Harvard Law Gets Personal

Harvard Law School recently unveiled sweeping changes to make the first-year experience for students more individualized.

But UNC officials say changes at the top-notch law school will not affect the actions of UNC administrators.

Harvard Law will spend $20 million next fall to decrease class sizes and create smaller units, called "colleges," within the department.

Steve Armini, Harvard Law spokesman, said students and faculty feel small classes will be beneficial, allowing smaller groups of students to participate in everything from advising to intramural sports.

He said that because Harvard is one of the nation's largest law schools, it must try to provide students with a personalized learning experience. "Harvard Law has the best of both worlds," Armini said. "We are able to maintain the benefits of a large law school while simultaneously offering small classes."

Third-year Harvard Law student Derek Ho of Shervorn, Mass., said he feels that the general consent among the student body is that classes are too large.

Ho said that many classes contain about 140 students, creating an unproductive classroom dynamic.

"Law classes are conducted in such a manner that the professor will call on a student at random, which results in a conversation between two people while the other 138 students look on," he said.

Harvard Law administrators also are considering a new grading system that would replace the current system of letter grades with an evaluation system ranking students by high honors, honors, pass and fail.

But Ho said he feels a change in grading system will be detrimental to law students when they attempt to get jobs.

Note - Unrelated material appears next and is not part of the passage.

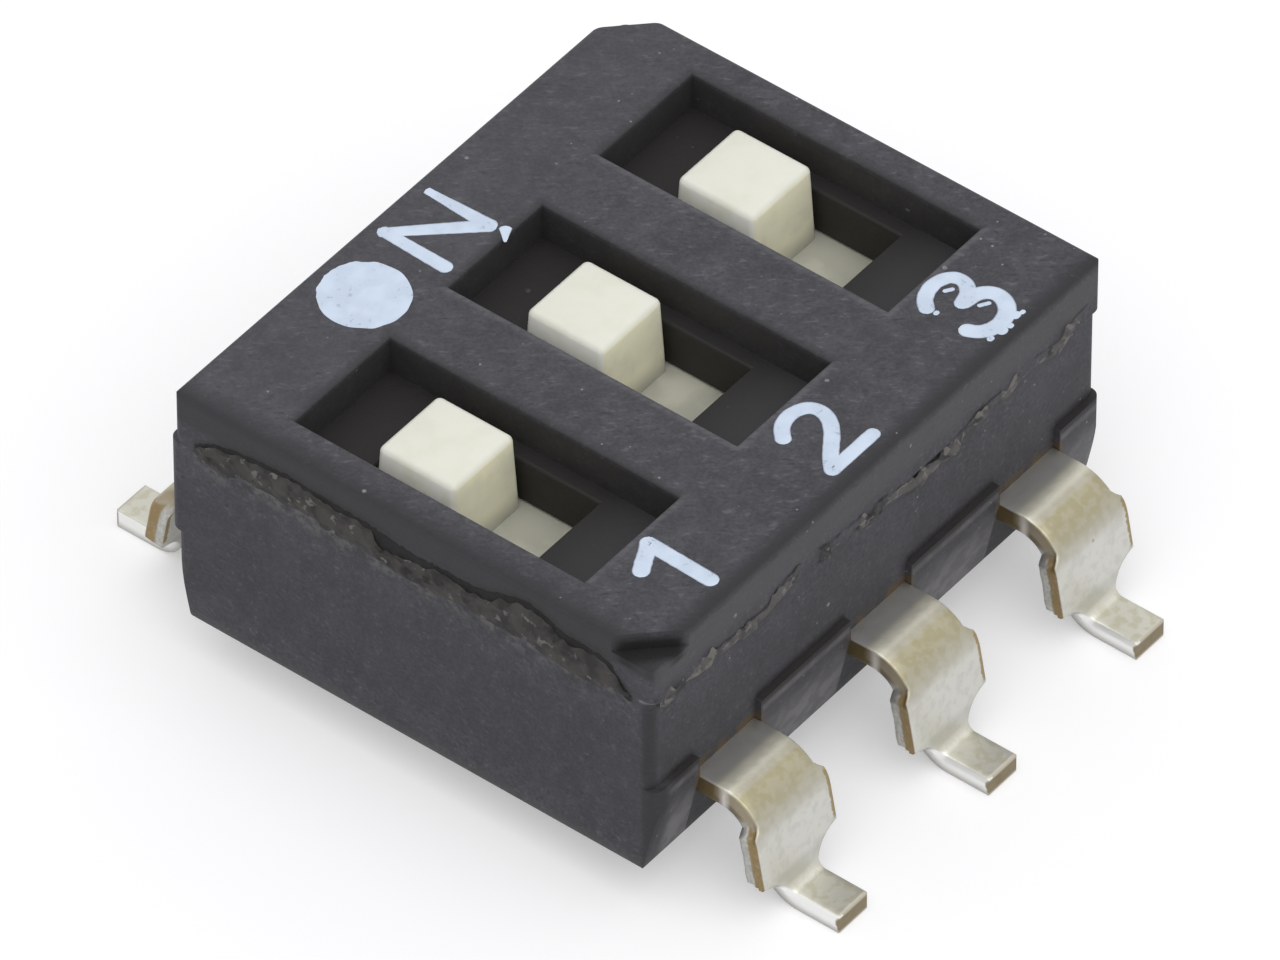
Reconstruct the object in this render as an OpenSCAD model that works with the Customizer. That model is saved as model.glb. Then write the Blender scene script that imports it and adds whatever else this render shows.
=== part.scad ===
// Three-way slide switch in a surface-mount package, with gull-wing terminals.
// X runs along the row from switch 1 to switch 3, +Y is the ON side and Z is up.
// The origin lies on the board plane, under the middle of the package.
// Every size is in millimetres.

/* [Row] */
// Distance from one switch to the next
pitch = 2.54; // [2.45:0.01:2.7]
// From the middle of an end switch to the end face of the body
end_reach = 1.24; // [1.2:0.01:1.5]

/* [Cover] */
// Width of the cover across the two rows of terminals
cover_w = 6.36; // [6.25:0.01:6.8]
// Height of the cover's side wall above the seam
cover_side_h = 0.7; // [0.62:0.01:0.8]
// Radius of the upright corners of cover and base
corner_r = 0.13; // [0.08:0.01:0.2]
// Radius along the cover's top edges
top_r = 0.1; // [0.05:0.01:0.15]
// Leg of the notch across two diagonal corners
notch_leg = 0.58; // [0.45:0.01:0.7]
// Depth of the notch by switch 1 below the top
notch_d = 0.23; // [0.15:0.01:0.35]
// Depth of the other notch, by the last switch
far_notch_d = 0.32; // [0.15:0.01:0.35]

/* [Windows] */
// Width of a window along the row
window_w = 1.57; // [1.45:0.01:1.7]
// Length of a window along the slider's travel
window_l = 3.81; // [3.5:0.01:4.2]
// Depth of a window down to the web
window_d = 0.49; // [0.42:0.01:0.55]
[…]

"I think that some employers will have trouble interpreting the new grades," he said. "My fear is that the new system will cause students to be compared unfairly to those from other schools."

Brian Bromberger, UNC School of Law associate dean for academic affairs, said there are two different ways to examine grades.

Bromberger said looking at grades alone reveals an individual professor's opinion, while evaluating students based on class rank allows students to be considered in relation to each other.

Harvard Law is consistently rated in the top three in most law school rankings, including the often-mentioned U.S News & World Report. The same report ranked UNC's School of Law 22nd.

But Bromberger said UNC is not strongly influenced by the actions of other law schools. "We always look at what other schools are doing," he said, "But at the end of the day, we decide what to do ourselves."